A Testament of Betrayal: Vietnam’s House Church Christians
Being a member of a Christian house church in Vietnam can be a death sentence
By Scott Johnson
11/23/09 Vietnam (CanadaFreePress)–The US State Department’s October 2009 report on Vietnam’s religious freedom sheds little light on the realities facing America’s former allies, the Montagnards. In fact the report stands out as a testament of betrayal.
Puih Hbat for example is a Christian woman who was arrested by Vietnamese authorities in 2008 for the “crime” of conducting unauthorized prayer services. She is from the indigenous Montagnard ethnic group (a people also referred to as hill tribes or Degar people) who reside in Vietnam’s Central Highlands and also a mother of four children.
To this day in 2009 however, her family have no idea whether she is dead or alive. In January the European Commission (with information from the US Embassy) confirmed she was imprisoned after “leading prayer services for Christians in her house”. Vietnam has kept silent on her fate and unfortunately her case, like the hundreds of other Montagnard prisoners in Vietnam, brings little resonance to their former ally in Washington.
Its no secret the State Department has sidelined the Montagnard issue in lieu of trade deals and strategic relations with Hanoi. Further, the fact that Montagnard Christians refuse to join government sanctioned Churches complicates diplomacy making it convenient to ignore their former ally. Year after year however, the US Commission of International Religious Freedom (USICRF) calls for Vietnam be designated on the watch list of nations that commit religious persecution and yet the State Department resists doing so. US Ambassador to Vietnam Michael Michalak even recently claimed there is not enough evidence of religious persecution in Vietnam.
Thus, Puih Hbat has been relegated to another one of the many forgotten casualties inflicted on Vietnam’s indigenous people. Her story however, dates back to when the Central Highlands of Vietnam was a strategic battleground of the Vietnam War. This region, Vietnam’s western mountains is the ancestral homelands of the Montagnards and would become the Ho Chi Minh Trail. The Trial extended into Laos and Cambodia forming the supply lines from the communist north to South Vietnam. It was here that America recruited the Montagnards in the war against communism.
Military documents indicate that at any one time some 30 to 40,000 Montagnards served with US forces and throughout the Vietnam War it is likely 100,000 fought as allies with America. By the end of the conflict however, one quarter of the Montagnard population perished, some 200,000 people including half the adult males who died fighting communism.
Puih Hbat’s people were decimated in the ravages of war only to face a genocidal revenge when the communists took over South Vietnam. In 1975 Hanoi unleashed their socialist inspired “ethnic cleansing” against these people and Montagnard leaders and pastors were executed while untold thousands imprisoned in re-education camps. The Montagnard population was then subjected to forced relocations and driven off their ancestral lands. This deliberate marginalization saw the Montagnards suffer like indigenous peoples the world over experienced under European colonization. In the words of Human Rights Watch, “The Montagnards have been repressed for decades.”
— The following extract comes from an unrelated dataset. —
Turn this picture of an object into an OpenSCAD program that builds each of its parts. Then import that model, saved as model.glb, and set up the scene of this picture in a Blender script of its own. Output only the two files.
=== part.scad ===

Today, Vietnam continues a strict security presence over the Montagnard population while implementing policies to eliminate Christian house churches. Security forces strictly limit movements within Montagnard villages and monitor cell phone communications to prevent word of human rights abuses reaching the outside world. One Montagnard named Y Ngo Adrong for example was beaten to death by police in 2006 for using a cell phone. The Vietnamese military even purchased cell phone monitoring equipment from US and UK companies. Prophetically some of this equipment goes by the trade name of “the silver bullet” spy system.
Puih Hbat however, wasn’t using a cell phone when she was arrested. She had only conducted prayer services in her home and days before her arrest her entire village was threatened by police to cease religious activities. A few days later in the dead of night, on April 11, 2008 eight police and soldiers stormed into her house and threw her screaming into a truck. Puih Hbat was taken to Ia Gra district prison. She may have later been transferred to T-20 prison in Pleiku but to date her family have no idea if she is alive.